The ninth grade course is called "Conceptual Physics." On the day I visited, students were studying free fall using standard equations of accelerated motion. I saw ninth graders complete a lab where they estimated the height of the room by measuring the time it took for a ball to fall this distance, and then the teacher dropped the same ball out the window to estimate the height of the physics room on the sixth floor. The questions on the test that I saw, and the problems that were being discussed in class tended to be centered around quantitative problem solving, though the teacher pointed out one question about relative velocity that asked students to "explain" how one observer could perceive the velocity of an object to be directed northward while another observer perceives the same object to be moving with southward velocity. Since kinematics tends to be heavy on quantitative problem solving I imagine my observation was skewed toward the quantitative, but the problem-solving methods I witnessed mostly stressed the procedure of how to approach an algebra problem with these variables, etc.

This procedure is something that I chose not to emphasize in my own kinematics unit, so I think I was looking closely at what this school has chosen to do with this material. I'd see this an example of a style of problem solving that is hard to do as well at the ninth-grade level as it is with older students, simply because of the limitations of a ninth grader's algebra skills. The teacher clarified to me in a recent email that he feels comfortable stressing algebraic problem solving because all ninth graders at the school have passed Algebra I by the time they take physics. (If they haven't completed an Algebra course, they enroll in summer school before their ninth grade year to get them up to the math proficiency level of their classmates.) In discussing his 12th grade physics class (designed in part to get students to pass the mechanics AP test), the teacher mentioned that he thought of this class mostly as an "applied math" course, and that this reflected a personal priority of his. I imagine that this priority extends to the ninth grade as well. (Certainly, this teacher is not alone in emphasizing quantitative problem solving in a physics class!)
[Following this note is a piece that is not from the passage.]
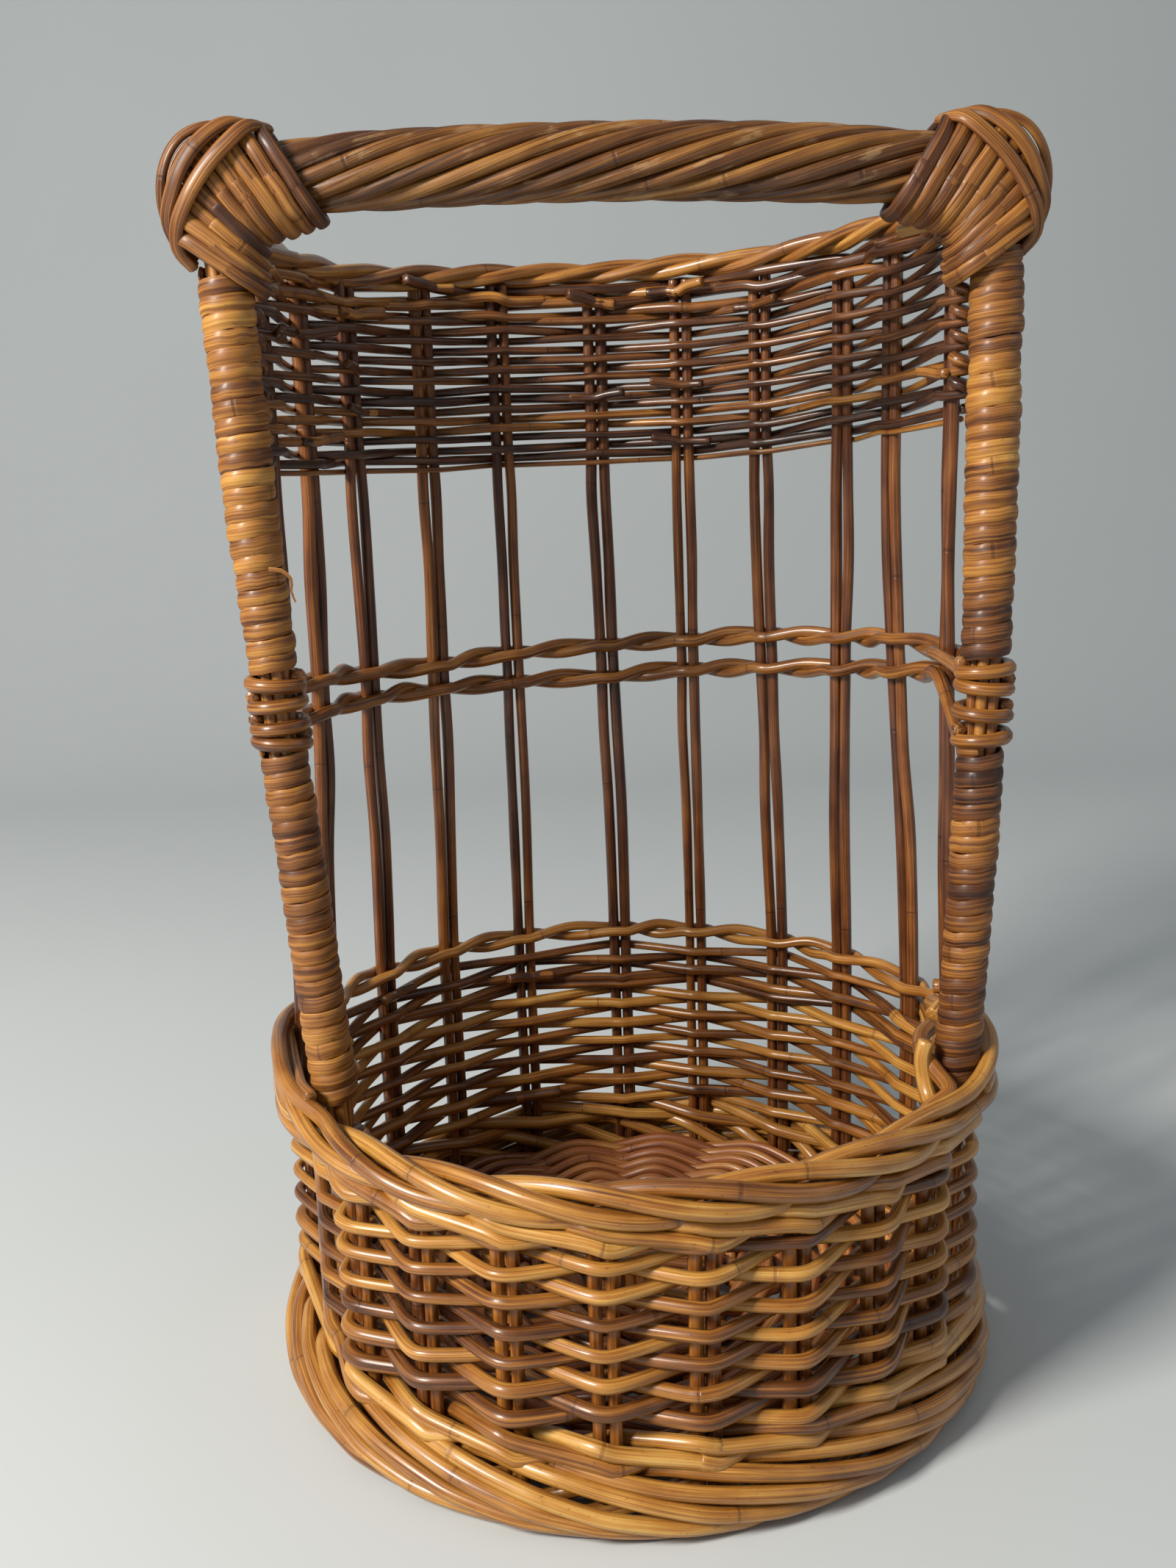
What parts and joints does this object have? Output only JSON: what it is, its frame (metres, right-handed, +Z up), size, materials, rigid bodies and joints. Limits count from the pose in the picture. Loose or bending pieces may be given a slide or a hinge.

In my view, the fact that the school is all-female is a positive aspect of physics at this school. In my experience with a mixed-gender physics class, boys can often dominate a discussion. This isn't because the boys are more competent with the material, but rather because they are often more eager and competitive with each other. Girls can get lost in the mix if a teacher doesn't actively pull them into a discussion. At an all-female school, it seemed that ambitious girls were free to pursue their interest in the subject without the fear that their interest will be viewed negatively by others in the class. Some girls stayed quiet throughout class discussion, but this wasn't because of a gender difference. All the physics teachers at this particular school are male, so students do not have a role model of their own gender to look up to in the subject, but they are certainly not the only school with this problem.


The ninth grade physics class at this school is popular and successful. This seems to be in a large part due to the dedication of the teachers, and these teachers have the full support of their administration. For many students, the ninth grade physics class is the only physics class they will ever take, and the course seems like a comprehensive collection of introductory physics concepts and problem-solving methods.